Eisenhower, whose image was of the simple, honest soldier who wanted to serve the people of his country in peace as in war, was one of the first to engage a regular advertising agency to promote him as something the American working class might buy. The Republican national chairman of the time, Leonard Hall, put it without any delicacy:

    “You sell your candidates and your programmes the way a business sells its products.”

The Presidents they Want

Nixon, under a cloud in the 1956 election, kept his place as Eisenhower’s running-mate by a blatantly tear-jerking television appearance with his family and his dog. Probably he never forgot how effective a publicity method television can be. His campaign in 1968 was an object lesson in the skilful use of it, to persuade the voters away from reality. And who better to help in this than the admen, who get their living in that way? Advertising, said Daniel Boorstin in The Image, ” . . has meant a reshaping of our very concept of truth.” That’s nice, that use of the word “reshaping”. Nixon had admen to help him to do his bit of reshaping.

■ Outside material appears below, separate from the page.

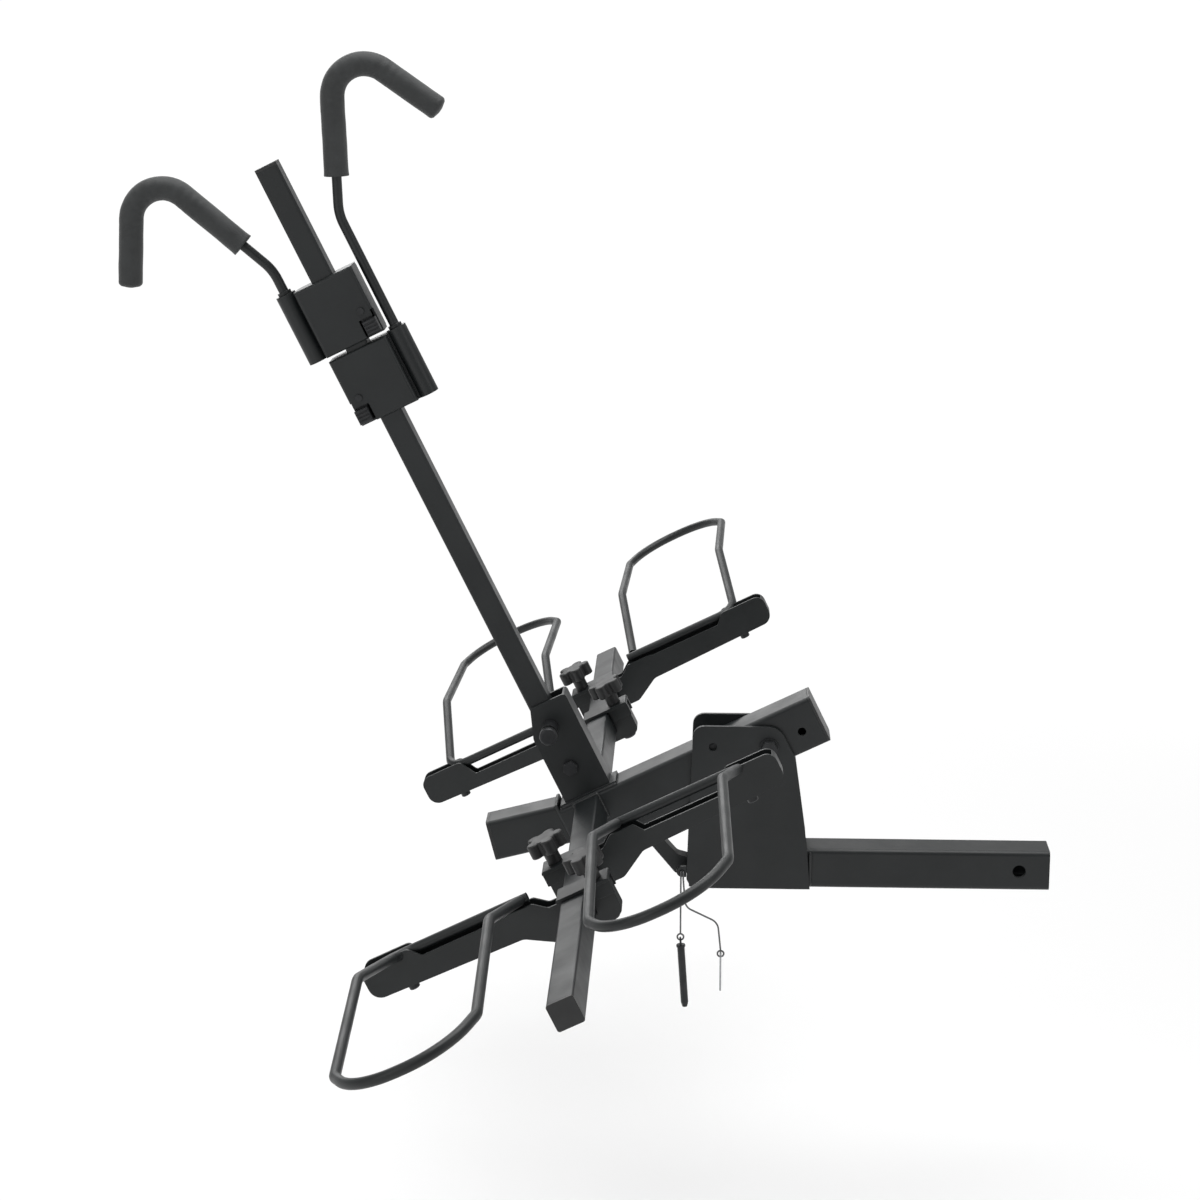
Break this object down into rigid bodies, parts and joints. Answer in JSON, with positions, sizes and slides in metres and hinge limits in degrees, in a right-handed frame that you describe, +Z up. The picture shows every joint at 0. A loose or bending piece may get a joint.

The occasional exposures of the techniques of political promotion ignore the fact that behind the leaders who are promoted stands a mass of accepting and condoning voters, members of the working class who suffer under the social system they expect the politicians to modify to acceptable human standards. In many ways, this is the root of the problem. American workers, like workers throughout the capitalist world, support a society which must impoverish and degrade them. At present it is painful for them to face the reality of their support for capitalism — to face their own responsibility for Vietnam, for the riots in Watts, for the city slums and the rural destitution.

Yet to face reality, and to live up to our responsibility, is all that it needs. The world has everything now to make it a place of peace and abundance except the political will to make it so. That means people, it means human beings — which is where we came in.